**Listing:**
>> Begin
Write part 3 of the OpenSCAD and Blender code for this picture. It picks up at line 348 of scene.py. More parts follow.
>> End
>> Begin
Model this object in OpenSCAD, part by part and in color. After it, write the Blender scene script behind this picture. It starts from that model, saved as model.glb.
>> End
>> Begin
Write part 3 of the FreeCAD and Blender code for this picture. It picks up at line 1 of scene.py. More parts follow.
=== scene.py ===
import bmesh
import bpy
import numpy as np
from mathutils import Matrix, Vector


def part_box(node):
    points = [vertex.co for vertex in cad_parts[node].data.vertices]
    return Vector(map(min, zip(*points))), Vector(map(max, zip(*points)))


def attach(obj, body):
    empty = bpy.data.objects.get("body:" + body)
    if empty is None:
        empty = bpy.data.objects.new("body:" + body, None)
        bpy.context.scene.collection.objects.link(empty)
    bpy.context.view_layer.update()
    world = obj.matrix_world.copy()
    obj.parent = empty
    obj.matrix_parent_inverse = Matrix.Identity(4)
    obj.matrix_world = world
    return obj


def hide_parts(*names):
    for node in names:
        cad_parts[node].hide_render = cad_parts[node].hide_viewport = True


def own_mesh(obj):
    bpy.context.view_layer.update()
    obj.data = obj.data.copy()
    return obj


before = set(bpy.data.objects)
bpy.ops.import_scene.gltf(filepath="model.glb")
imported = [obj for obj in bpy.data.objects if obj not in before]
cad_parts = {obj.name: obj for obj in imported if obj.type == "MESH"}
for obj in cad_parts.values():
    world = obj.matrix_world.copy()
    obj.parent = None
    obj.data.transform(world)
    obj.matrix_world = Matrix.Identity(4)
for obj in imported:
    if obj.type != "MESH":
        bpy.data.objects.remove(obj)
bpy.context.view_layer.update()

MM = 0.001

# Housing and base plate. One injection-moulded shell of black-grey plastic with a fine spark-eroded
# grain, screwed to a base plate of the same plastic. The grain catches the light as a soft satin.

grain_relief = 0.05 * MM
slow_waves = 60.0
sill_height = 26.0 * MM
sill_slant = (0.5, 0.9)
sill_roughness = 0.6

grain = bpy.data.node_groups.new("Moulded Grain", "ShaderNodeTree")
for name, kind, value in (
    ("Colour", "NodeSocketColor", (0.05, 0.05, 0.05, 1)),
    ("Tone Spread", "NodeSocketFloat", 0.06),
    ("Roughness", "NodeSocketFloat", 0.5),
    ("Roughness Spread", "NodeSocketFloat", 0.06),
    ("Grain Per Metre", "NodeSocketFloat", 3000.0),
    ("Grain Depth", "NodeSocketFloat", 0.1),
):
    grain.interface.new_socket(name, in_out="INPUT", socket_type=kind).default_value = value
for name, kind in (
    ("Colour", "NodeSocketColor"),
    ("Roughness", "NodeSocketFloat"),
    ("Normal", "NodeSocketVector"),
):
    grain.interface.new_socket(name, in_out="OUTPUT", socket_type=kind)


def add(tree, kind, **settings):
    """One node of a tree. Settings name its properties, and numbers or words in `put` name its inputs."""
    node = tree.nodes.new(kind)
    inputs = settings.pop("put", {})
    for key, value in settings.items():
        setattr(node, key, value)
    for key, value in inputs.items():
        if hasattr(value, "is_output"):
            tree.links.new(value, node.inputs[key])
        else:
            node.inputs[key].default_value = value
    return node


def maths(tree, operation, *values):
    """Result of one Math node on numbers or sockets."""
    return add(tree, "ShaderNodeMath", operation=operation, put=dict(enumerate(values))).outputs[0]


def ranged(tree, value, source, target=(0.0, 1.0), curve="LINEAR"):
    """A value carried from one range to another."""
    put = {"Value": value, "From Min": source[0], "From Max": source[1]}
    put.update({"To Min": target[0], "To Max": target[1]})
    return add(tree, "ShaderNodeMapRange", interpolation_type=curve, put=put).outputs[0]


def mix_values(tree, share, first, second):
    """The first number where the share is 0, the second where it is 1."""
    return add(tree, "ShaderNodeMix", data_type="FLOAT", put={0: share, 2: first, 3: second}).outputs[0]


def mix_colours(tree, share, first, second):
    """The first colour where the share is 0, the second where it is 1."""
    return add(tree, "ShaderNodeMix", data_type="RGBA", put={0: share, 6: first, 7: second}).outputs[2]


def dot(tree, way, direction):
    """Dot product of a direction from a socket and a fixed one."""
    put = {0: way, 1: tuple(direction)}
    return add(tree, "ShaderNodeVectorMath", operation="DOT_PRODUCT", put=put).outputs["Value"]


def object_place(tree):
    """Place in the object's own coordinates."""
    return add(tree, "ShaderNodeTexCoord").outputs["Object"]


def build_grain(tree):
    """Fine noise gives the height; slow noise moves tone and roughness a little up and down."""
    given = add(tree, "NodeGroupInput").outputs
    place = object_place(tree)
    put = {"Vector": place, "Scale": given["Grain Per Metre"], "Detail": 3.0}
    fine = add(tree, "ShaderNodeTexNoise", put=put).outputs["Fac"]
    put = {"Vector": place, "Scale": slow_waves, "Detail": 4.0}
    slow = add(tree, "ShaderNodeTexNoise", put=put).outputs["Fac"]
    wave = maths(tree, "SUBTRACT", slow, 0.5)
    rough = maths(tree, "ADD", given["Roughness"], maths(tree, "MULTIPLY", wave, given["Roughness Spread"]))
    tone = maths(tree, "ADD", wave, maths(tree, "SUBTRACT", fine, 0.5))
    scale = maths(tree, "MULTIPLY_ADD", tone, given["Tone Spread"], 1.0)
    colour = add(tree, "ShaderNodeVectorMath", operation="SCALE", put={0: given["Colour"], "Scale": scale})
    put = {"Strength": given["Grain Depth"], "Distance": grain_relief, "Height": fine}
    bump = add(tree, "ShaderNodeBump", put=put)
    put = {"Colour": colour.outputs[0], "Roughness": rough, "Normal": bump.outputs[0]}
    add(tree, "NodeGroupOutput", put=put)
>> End
**Direction:**
Point out every line holding the string "empty" and copy it.

**Solution below:**
    empty = bpy.data.objects.get("body:" + body)
    if empty is None:
        empty = bpy.data.objects.new("body:" + body, None)
        bpy.context.scene.collection.objects.link(empty)
    obj.parent = empty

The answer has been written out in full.